Karena Yesus merupakan penjelmaan kasih Allah sendiri, maka perjuangan melawan kehendak untuk menjalani hidup secara egois akan lebih mudah dipahami jika kita meneladan diri-Nya. Melalui penderitaan dan sengsara, melalui salib dan kebangkitan Yesus tidak memberi kita kemudahan untuk lari dan meninggalkan segala bentuk kekecewaan serta kepedihan hati yang terkoyak-koyak. Yesus hadir di dalam kesusahan dan kekecewaan kita, di dalam rasa sakit dan penderitaan kita.
Iman kristiani mengajari kita, bahwa Yesus tidak membiarkan kita sendiri dalam menjalani hidup ini. Yesus yang telah mengalami penderitaan mengerikan menyertai kita selalu. Yesus menunjukkan kepada kita, bahwa kesusahan kita dapat disatukan dengan kesusahan-Nya. Dengan pemahaman ini kita bisa berharap pada buah-buah kebangkitan.

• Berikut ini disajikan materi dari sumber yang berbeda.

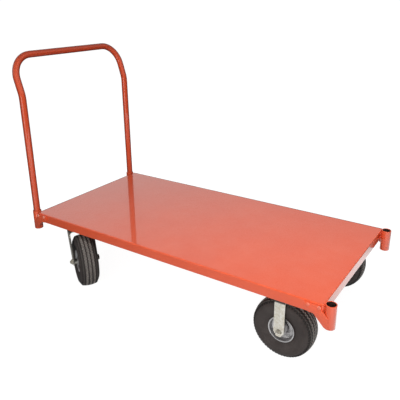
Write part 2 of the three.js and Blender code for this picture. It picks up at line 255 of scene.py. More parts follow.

Ada banyak situasi, pengalaman, peristiwa di dalam perkawinan dan hidup berkeluarga yang membuat kita menderita kesusahan bahkan mengalami frustrasi. Pribadi pasangan yang kurang dewasa, anak-anak yang nakal, tekanan psikologis, pekerjaan yang padat, ekonomi rumah tangga yang terasa berat, kegagalan dalam pekerjaan, kesehatan yang terganggu, pengkianatan pasangan, perasaan sepi karena dibiarkan sendiri, dll., merupakan wajah-wajah penderitaan yang hadir di dalam kehidupan. Wajah penderitaan yang tak dipikul dengan setia dalam semangat kasih Yesus dapat menyeret kita untuk jatuh dalam penghiburan palsu atau mengingkari janji serta tanggungjawab yang sebenarnya sangat luhur. Satu-satunya cara supaya wajah-wajah penderitaan itu membawa buah-buah kebangkitan ialah: mengintegrasikannya di dalam hidup dan melihatnya dalam terang Paskah kebangkitan Tuhan. SELAMAT HARI RAYA PASKAH 2011.
Sampai jumpa pada edisi mendatang.
Salam dalam nama Keluarga Kudus, Yesus, Maria dan Yosep.